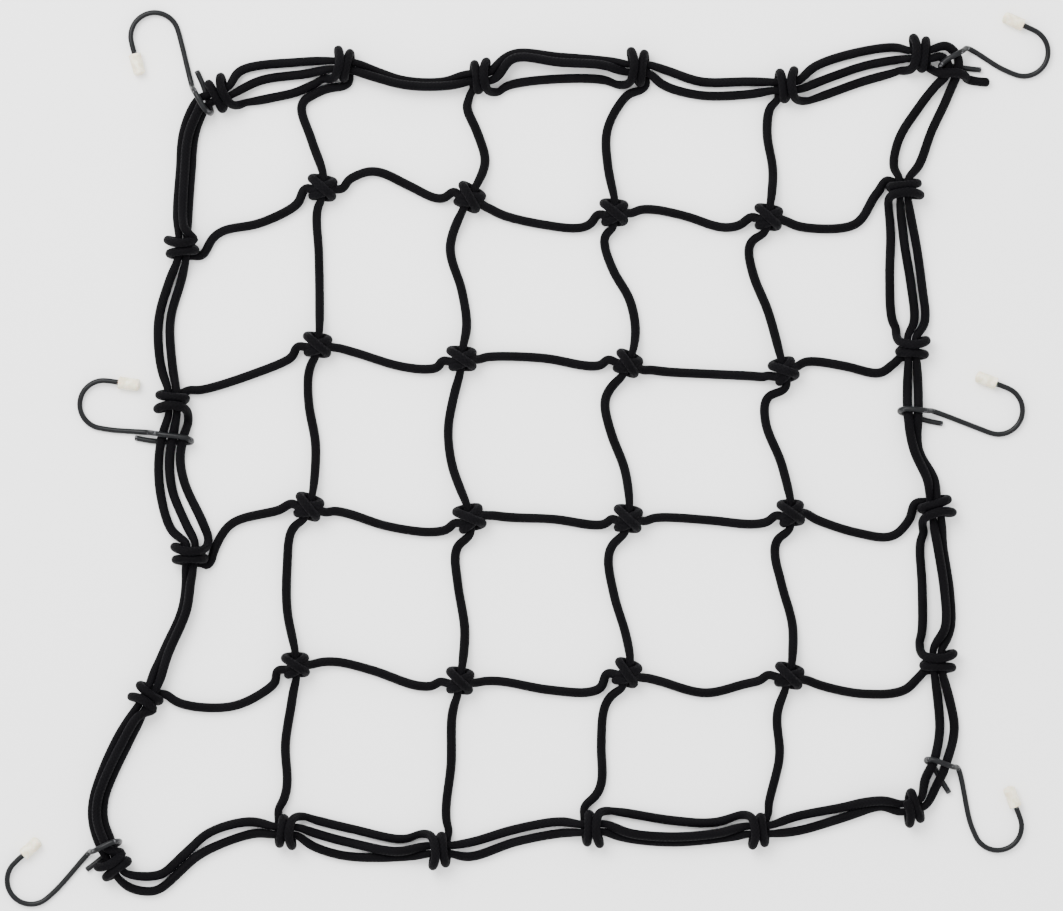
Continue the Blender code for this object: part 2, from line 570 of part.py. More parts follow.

* * *

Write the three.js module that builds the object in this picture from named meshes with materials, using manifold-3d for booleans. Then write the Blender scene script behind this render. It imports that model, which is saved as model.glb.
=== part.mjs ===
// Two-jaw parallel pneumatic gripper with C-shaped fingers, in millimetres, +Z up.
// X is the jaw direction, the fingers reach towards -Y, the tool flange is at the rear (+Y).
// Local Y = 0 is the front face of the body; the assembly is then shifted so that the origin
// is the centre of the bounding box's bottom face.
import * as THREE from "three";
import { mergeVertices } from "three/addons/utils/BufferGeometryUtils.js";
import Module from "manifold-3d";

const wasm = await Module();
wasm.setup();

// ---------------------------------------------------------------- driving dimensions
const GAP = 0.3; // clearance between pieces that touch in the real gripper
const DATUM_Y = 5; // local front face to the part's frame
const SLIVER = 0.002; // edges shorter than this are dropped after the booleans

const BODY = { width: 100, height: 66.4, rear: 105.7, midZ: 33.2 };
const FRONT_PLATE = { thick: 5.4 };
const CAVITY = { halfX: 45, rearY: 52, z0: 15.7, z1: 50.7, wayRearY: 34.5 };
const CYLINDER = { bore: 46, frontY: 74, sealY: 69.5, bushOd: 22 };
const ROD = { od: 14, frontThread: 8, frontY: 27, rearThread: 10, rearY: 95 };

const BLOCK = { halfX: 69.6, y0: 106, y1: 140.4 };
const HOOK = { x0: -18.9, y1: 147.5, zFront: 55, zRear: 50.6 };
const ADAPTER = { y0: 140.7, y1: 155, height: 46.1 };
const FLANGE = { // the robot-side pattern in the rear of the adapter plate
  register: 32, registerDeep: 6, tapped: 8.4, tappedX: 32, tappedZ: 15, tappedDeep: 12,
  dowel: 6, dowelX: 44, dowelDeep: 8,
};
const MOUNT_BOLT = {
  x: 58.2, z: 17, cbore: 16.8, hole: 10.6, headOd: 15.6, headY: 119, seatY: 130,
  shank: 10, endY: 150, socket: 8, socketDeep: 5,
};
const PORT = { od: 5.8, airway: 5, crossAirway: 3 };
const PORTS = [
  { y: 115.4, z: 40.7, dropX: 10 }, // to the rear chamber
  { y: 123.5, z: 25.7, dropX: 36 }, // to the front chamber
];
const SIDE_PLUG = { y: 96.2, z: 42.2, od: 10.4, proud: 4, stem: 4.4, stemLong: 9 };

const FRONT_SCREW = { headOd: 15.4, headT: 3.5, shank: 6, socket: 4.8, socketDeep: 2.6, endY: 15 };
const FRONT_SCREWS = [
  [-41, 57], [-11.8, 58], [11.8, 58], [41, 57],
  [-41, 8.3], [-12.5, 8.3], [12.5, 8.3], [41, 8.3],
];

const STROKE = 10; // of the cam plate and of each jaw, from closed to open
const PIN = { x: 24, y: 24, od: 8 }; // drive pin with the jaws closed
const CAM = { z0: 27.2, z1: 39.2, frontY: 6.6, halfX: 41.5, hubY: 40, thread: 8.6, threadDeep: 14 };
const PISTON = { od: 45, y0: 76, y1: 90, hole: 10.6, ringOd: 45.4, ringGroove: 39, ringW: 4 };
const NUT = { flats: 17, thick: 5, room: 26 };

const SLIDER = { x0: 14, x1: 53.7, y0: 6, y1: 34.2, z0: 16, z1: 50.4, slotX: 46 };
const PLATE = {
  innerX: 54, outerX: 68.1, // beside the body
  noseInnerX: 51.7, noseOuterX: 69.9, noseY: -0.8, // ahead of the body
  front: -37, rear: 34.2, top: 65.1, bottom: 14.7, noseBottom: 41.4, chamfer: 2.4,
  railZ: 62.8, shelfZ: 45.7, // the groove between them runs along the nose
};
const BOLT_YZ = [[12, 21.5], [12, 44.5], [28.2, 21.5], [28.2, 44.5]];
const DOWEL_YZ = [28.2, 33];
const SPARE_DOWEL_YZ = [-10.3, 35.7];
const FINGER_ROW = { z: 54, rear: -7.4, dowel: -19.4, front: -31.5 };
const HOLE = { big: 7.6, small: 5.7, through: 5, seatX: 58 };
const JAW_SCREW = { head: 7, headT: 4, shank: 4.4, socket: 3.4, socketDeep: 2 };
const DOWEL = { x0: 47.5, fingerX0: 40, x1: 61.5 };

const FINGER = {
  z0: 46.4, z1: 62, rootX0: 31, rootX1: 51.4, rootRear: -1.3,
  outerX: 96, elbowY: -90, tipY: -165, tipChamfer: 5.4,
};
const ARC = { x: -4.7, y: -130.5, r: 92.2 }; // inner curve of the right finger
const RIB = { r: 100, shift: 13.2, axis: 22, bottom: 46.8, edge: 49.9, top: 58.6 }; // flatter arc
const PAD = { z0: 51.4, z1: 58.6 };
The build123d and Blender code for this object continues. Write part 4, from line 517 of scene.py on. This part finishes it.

==

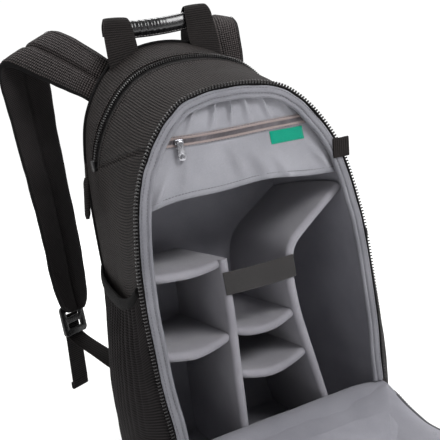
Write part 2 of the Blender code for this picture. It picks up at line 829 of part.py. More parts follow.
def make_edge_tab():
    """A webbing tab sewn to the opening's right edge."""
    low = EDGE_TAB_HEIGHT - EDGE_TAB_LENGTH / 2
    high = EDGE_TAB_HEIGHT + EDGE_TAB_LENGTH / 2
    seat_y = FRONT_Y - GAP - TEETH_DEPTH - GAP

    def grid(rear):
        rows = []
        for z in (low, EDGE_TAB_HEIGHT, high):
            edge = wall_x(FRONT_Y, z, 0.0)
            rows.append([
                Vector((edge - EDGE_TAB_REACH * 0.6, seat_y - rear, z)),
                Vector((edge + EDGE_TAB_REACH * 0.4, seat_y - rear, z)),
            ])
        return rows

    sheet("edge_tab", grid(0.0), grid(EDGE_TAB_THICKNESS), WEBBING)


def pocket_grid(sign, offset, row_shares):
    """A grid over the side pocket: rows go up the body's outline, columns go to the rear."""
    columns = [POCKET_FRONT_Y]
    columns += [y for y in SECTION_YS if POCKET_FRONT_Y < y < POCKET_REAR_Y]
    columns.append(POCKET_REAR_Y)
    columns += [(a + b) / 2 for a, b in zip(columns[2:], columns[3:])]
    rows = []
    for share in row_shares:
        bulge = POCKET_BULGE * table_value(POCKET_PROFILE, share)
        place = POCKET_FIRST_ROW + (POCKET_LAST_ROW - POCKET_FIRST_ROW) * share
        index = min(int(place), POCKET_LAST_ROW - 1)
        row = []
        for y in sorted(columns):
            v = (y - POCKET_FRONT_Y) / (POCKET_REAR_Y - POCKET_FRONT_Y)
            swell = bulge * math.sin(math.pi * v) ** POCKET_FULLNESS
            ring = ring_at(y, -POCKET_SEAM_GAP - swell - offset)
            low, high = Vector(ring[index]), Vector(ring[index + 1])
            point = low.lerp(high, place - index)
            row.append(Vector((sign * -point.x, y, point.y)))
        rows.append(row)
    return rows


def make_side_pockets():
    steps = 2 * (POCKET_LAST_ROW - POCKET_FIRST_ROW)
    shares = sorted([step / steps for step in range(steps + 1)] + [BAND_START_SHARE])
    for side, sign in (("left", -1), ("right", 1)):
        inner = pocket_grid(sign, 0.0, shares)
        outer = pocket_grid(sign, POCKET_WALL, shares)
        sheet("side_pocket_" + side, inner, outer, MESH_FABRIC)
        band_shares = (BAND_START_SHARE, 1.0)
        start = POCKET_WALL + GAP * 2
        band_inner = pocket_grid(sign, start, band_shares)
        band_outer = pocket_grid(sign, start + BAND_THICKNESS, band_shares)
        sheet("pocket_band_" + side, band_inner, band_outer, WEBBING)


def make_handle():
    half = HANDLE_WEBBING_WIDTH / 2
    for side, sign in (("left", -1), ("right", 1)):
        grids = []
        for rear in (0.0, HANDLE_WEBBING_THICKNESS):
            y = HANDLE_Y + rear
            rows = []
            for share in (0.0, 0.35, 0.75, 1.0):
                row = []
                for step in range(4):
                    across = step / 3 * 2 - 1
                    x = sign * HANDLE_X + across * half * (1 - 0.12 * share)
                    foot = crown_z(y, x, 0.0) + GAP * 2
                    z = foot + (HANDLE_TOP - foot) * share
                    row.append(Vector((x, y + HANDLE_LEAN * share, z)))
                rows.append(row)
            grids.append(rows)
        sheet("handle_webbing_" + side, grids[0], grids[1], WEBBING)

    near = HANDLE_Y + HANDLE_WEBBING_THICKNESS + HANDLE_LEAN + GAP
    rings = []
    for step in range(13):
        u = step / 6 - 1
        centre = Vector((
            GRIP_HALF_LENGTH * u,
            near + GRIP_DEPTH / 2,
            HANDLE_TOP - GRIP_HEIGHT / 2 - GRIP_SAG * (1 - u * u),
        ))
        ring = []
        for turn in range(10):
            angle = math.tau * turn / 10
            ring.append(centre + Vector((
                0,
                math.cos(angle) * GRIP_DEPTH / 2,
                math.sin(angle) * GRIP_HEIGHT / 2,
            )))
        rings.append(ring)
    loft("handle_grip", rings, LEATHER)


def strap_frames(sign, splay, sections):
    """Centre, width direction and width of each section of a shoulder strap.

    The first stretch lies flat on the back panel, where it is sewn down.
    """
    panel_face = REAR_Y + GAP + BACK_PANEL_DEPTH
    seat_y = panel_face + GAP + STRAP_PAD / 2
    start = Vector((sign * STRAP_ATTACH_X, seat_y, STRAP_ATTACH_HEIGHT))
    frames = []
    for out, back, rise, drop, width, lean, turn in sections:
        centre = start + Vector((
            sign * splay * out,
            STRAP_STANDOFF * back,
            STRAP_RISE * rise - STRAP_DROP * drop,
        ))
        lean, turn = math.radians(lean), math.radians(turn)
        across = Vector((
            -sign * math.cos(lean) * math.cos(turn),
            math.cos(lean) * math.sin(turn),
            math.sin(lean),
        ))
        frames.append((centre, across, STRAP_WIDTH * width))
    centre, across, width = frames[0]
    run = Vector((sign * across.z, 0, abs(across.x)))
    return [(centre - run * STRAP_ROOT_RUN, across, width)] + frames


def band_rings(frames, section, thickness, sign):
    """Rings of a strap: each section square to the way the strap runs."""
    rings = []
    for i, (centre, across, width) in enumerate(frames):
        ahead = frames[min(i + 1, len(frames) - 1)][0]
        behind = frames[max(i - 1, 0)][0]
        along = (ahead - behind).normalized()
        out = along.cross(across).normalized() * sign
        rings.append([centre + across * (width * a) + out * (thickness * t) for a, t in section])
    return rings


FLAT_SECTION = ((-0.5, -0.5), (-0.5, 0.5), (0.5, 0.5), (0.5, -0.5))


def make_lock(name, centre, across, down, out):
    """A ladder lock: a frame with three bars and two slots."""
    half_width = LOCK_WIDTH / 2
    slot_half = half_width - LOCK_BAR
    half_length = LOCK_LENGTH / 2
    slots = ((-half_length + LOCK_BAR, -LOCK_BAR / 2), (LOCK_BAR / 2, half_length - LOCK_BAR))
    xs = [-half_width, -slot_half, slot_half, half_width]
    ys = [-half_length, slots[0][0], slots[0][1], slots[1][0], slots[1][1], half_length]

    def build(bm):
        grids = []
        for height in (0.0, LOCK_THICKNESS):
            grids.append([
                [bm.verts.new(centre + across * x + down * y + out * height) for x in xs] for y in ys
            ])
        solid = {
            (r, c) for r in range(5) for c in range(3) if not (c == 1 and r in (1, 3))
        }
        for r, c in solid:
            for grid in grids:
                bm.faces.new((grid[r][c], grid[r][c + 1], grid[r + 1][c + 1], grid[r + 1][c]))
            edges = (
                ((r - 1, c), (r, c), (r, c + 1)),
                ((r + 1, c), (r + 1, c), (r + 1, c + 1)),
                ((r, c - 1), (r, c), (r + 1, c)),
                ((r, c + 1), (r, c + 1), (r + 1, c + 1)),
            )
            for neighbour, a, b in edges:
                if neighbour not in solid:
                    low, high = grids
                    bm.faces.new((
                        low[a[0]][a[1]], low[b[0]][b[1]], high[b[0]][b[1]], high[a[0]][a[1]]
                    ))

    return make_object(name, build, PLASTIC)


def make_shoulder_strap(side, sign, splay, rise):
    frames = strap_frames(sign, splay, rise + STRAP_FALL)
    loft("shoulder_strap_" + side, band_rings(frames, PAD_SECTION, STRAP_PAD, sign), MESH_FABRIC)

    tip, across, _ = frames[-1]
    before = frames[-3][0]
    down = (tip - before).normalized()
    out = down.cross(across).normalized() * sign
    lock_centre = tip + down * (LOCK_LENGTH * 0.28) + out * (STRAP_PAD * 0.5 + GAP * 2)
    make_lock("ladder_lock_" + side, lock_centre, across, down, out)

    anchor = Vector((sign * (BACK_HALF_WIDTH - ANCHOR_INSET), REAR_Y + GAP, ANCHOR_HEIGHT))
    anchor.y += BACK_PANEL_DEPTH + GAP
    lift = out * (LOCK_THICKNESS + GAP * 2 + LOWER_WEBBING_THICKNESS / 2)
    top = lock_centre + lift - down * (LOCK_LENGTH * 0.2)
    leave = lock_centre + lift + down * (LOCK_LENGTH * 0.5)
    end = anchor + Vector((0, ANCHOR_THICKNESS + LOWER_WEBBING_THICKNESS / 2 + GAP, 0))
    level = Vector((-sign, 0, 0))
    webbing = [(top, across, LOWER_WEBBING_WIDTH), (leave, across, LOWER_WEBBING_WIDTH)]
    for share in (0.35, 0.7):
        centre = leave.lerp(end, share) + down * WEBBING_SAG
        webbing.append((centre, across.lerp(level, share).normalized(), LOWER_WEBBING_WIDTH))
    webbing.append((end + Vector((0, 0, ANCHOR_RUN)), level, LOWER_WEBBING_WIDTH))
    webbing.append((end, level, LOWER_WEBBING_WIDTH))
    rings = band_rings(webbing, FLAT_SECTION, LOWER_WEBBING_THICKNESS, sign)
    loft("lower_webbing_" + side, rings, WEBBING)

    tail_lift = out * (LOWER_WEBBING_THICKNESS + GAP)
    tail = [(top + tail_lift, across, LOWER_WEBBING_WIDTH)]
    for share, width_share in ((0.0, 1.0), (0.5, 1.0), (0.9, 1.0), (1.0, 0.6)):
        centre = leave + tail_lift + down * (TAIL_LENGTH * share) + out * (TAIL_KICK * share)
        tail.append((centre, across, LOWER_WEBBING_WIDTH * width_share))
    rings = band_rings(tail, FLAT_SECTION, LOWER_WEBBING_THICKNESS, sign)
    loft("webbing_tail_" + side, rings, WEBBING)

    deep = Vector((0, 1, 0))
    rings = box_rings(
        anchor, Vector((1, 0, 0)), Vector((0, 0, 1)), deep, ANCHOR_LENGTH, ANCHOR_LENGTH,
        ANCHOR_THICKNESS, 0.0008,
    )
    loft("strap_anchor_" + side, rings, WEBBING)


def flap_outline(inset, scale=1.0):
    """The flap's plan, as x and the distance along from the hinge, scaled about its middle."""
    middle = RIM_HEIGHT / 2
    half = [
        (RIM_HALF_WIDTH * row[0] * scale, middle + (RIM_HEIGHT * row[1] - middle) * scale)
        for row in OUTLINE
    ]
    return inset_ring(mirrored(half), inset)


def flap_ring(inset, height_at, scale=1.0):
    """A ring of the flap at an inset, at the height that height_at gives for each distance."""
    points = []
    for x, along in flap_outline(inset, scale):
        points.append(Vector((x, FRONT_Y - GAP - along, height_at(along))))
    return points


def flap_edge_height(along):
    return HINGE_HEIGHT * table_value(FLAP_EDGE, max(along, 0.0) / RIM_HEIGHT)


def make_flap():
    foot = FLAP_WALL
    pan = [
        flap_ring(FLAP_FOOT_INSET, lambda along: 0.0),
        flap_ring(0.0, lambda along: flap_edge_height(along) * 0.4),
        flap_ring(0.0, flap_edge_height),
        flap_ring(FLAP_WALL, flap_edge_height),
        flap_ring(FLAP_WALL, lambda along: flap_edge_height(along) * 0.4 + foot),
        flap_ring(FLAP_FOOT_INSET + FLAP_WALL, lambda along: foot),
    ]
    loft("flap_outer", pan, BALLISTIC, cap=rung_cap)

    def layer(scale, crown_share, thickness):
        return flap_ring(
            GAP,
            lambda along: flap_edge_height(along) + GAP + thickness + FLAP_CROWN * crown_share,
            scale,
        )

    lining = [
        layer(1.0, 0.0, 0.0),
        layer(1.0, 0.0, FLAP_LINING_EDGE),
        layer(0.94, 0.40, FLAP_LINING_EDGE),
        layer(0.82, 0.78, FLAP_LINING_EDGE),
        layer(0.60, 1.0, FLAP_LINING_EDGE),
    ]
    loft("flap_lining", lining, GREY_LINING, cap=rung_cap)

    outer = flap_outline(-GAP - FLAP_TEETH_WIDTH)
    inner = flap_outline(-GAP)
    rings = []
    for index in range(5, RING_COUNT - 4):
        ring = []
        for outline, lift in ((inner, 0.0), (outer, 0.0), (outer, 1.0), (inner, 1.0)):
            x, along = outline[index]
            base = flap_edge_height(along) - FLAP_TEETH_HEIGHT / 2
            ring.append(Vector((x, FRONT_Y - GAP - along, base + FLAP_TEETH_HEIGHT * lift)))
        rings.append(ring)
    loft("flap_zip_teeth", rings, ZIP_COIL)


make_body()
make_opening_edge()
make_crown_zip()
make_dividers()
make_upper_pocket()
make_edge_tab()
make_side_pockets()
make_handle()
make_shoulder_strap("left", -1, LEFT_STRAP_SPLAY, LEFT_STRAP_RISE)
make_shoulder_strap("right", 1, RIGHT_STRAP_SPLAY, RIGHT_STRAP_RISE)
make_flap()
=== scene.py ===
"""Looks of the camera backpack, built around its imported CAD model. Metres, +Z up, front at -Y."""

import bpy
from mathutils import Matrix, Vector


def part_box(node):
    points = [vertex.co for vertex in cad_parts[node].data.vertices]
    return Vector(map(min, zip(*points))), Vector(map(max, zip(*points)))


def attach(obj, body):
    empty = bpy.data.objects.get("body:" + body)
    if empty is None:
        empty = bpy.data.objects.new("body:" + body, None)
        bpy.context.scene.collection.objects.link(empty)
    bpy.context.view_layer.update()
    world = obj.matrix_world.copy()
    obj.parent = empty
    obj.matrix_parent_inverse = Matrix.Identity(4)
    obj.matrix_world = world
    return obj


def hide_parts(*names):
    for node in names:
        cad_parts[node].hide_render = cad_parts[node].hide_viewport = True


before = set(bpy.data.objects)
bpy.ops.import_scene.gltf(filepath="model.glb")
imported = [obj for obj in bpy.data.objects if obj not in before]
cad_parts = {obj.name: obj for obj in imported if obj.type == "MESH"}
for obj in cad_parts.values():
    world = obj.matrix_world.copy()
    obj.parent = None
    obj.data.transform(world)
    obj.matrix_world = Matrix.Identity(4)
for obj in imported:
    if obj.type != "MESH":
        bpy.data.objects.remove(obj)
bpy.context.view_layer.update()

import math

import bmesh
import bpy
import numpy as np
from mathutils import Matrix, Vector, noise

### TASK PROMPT
Emit only the lines from the one containing "outer = flap_outline(-GAP" through the one containing "if empty is", copied exactly.

### TASK RESULT
    outer = flap_outline(-GAP - FLAP_TEETH_WIDTH)
    inner = flap_outline(-GAP)
    rings = []
    for index in range(5, RING_COUNT - 4):
        ring = []
        for outline, lift in ((inner, 0.0), (outer, 0.0), (outer, 1.0), (inner, 1.0)):
            x, along = outline[index]
            base = flap_edge_height(along) - FLAP_TEETH_HEIGHT / 2
            ring.append(Vector((x, FRONT_Y - GAP - along, base + FLAP_TEETH_HEIGHT * lift)))
        rings.append(ring)
    loft("flap_zip_teeth", rings, ZIP_COIL)


make_body()
make_opening_edge()
make_crown_zip()
make_dividers()
make_upper_pocket()
make_edge_tab()
make_side_pockets()
make_handle()
make_shoulder_strap("left", -1, LEFT_STRAP_SPLAY, LEFT_STRAP_RISE)
make_shoulder_strap("right", 1, RIGHT_STRAP_SPLAY, RIGHT_STRAP_RISE)
make_flap()
=== scene.py ===
"""Looks of the camera backpack, built around its imported CAD model. Metres, +Z up, front at -Y."""

import bpy
from mathutils import Matrix, Vector


def part_box(node):
    points = [vertex.co for vertex in cad_parts[node].data.vertices]
    return Vector(map(min, zip(*points))), Vector(map(max, zip(*points)))


def attach(obj, body):
    empty = bpy.data.objects.get("body:" + body)
    if empty is None:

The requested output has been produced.